To fight the drug crisis, the government must secure the southern border
Our country used the COVID-19 pandemic to shut down our economy for a year and a half and demonize fellow citizens who were considered noncompliant or insufficiently serious about the virus and the measures ordered to arrest it. Even as vaccines became available and the virus became less severe and more contained, public health officials insisted that people must change their everyday lives to accommodate it. Meanwhile, another, more deadly public health crisis has been allowed to run unchecked.
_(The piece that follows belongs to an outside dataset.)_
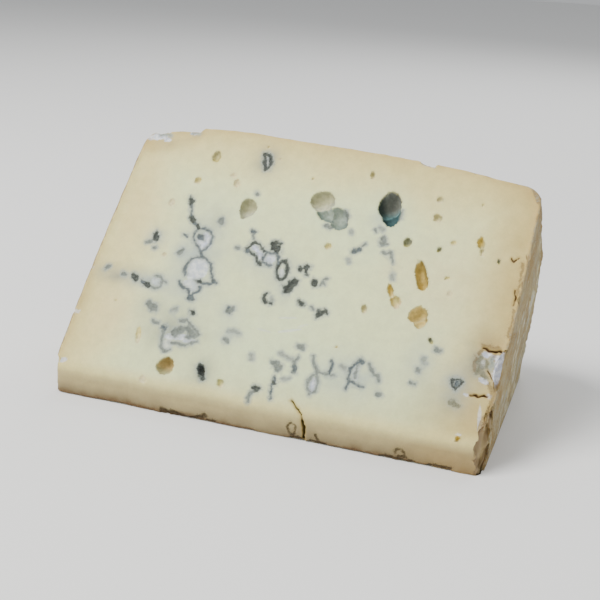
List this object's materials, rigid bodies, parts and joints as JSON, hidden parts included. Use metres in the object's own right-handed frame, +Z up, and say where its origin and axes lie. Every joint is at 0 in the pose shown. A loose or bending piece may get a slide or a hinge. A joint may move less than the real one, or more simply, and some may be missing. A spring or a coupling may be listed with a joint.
{
  "type": "blue cheese wedge",
  "caption": "Wedge of firm blue cheese lying on one cut face, with a curved natural rind behind and eyes and blue mould in its upper cut face.",
  "frame": {"origin": "middle of the bounding box at its bottom, on the surface the wedge lies on", "axes": "+X along the wheel's axis, from one flat rind face to the other, the longest side; +Y from the blunt nose to the rim; +Z up, the shortest side"},
  "size_m": [0.1496, 0.1018, 0.0833],
  "materials": {
    "cheese": "waxy ivory paste with a dry natural rind"
  },
  "bodies": {
    "root": {"cheese_wedge": "cheese"}
  },
  "joints": []
}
Every single day, more than 100 people in America die from a drug overdose. In the past three years alone, drug-related deaths have
increased by 31%
, and have
quadrupled since 1999
. And unlike the COVID-19 pandemic, this crisis directly affects our nation’s future generations — younger and otherwise healthy Americans. Indeed, one study found that, between 2015 and 2019, young people lost an estimated
1.2 million years of life
due to drug overdoses.
Driven largely by illegal fentanyl, drug deaths are now the leading cause of death for people between the ages of 18 and 45. Let that sink in: In the United States today, a young adult is more likely to die from a drug overdose than he is of cancer, in a car accident, or by suicide. The most recent numbers should be setting off alarms: More than 100,000 people lost their lives to drug deaths in 2021 — to say nothing of other associated injuries, the familial and social destruction drugs cause, and the crime rates that typically follow them.
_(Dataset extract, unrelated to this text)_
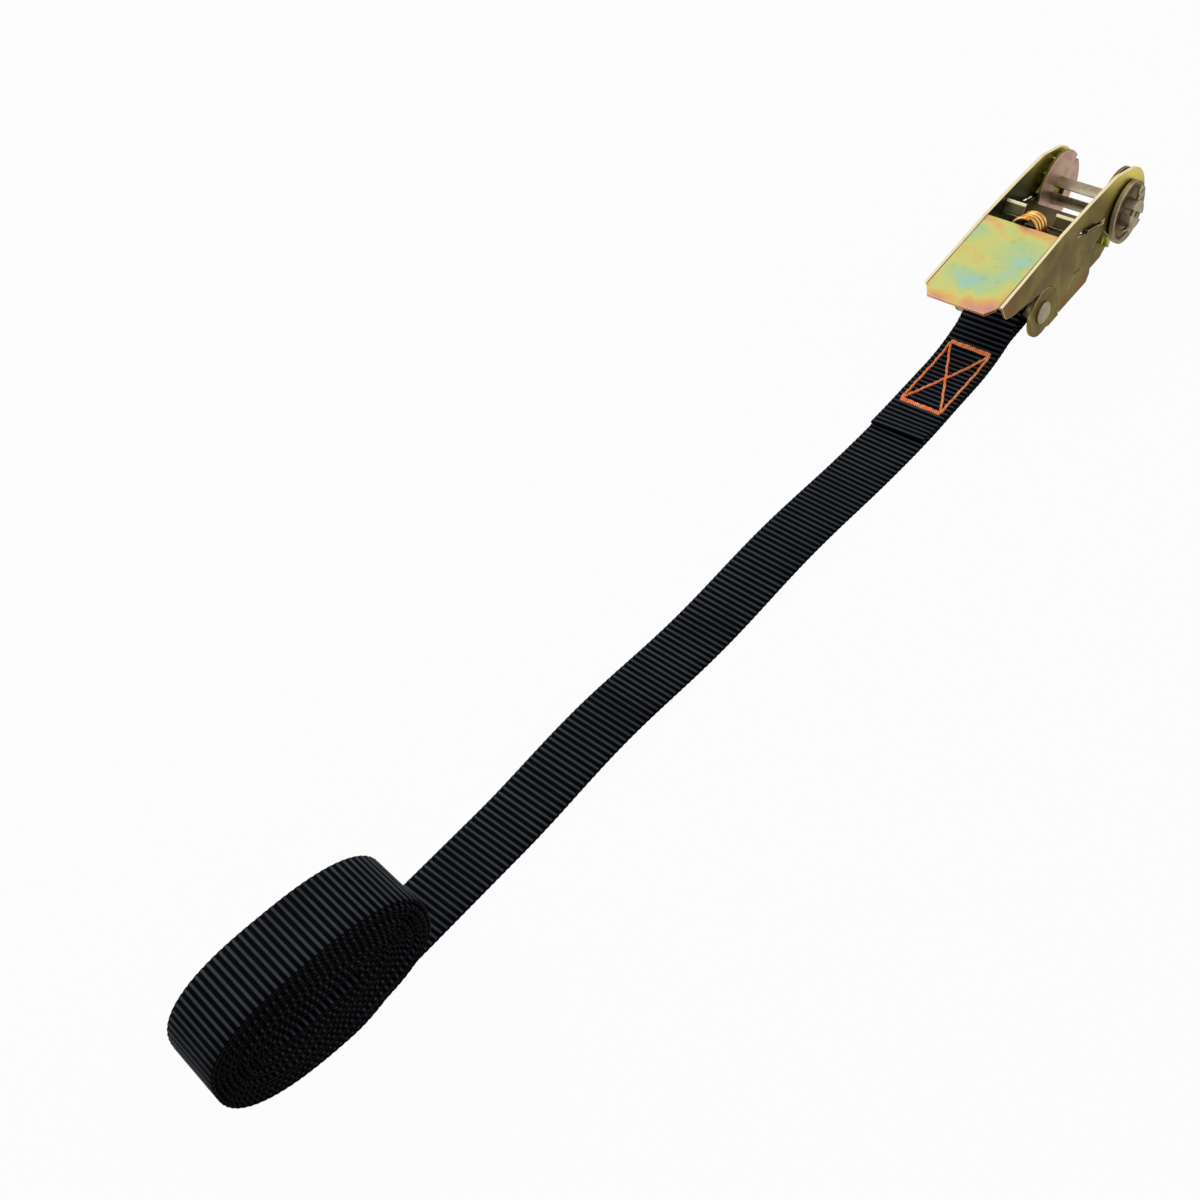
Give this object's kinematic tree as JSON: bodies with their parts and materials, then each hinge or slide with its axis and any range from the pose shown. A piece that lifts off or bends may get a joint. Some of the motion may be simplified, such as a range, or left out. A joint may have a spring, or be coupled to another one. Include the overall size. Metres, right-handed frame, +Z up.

If a terrorist cell were to attack an American city and we lost 100,000 people as a result, we would not hesitate to hold those responsible accountable. Yet, when we have a preventable drug crisis, the ruling class of Democrats and their allies in the media seem to be asleep.
The problem, unlike COVID-19, is about will, not ability. The vast majority of illegal fentanyl in this country flows through our southern border. Democrats and the media will admit as much but claim the problem is one of porosity, which is an insulting understatement. A “porous border” implies that there are just small perforations in our immigration enforcement system. That does not come anywhere close to defining the state of our southern border right now. Our border is no more perforated than Niagara Falls is a babbling brook.
Our ignored border policies, and the government’s blase attitude about enforcing them, have turned border states like my home state of Arizona into the drug cartels’ and dealers’ main transportation hub. And while the problem may start near the border, drug trafficking is fueling the addiction and death of young people throughout the U.S.
Securing the border once and for all is not only our constitutional duty — it should be our top public health and safety priority. To be sure, an insecure border weakens our sovereignty and increases the stress on border towns and federal systems that have to provide for the millions of illegal immigrants who pour into our country. It costs our health, law enforcement, education, and other service institutions dearly, as well as the citizens who are expected to cover them. But more importantly, an insecure border endangers lives. Secure it, and you will save thousands, maybe even hundreds of thousands, of young people who otherwise might have fallen into a life of addiction.
Our government proved during the COVID-19 pandemic that it is more than capable of taking seriously a public health crisis and launching a full-fledged effort to fight it. The good news is this massive and growing public health crisis is solvable and, unlike COVID, can be fought without violating our rights. In fact, fighting the drug crisis by securing the border and deploying other law enforcement tools would actually strengthen our constitutional right to live freely and safely. As attorney general of Arizona, I would work every day to make sure Arizonans have that right.
It’s been nearly 2,000 years since the Roman Emperor Nero’s death — and there’s a reason we still know about him. This is not Rome, but too many right now think the best solution is to play the fiddle while the social destruction continues apace and unabated. But the fire is here and everyone knows it. There are no more excuses.
Abraham Hamadeh is a former prosecutor and U.S. Army Reserve captain and intelligence officer and is the Trump-endorsed candidate for Arizona attorney general.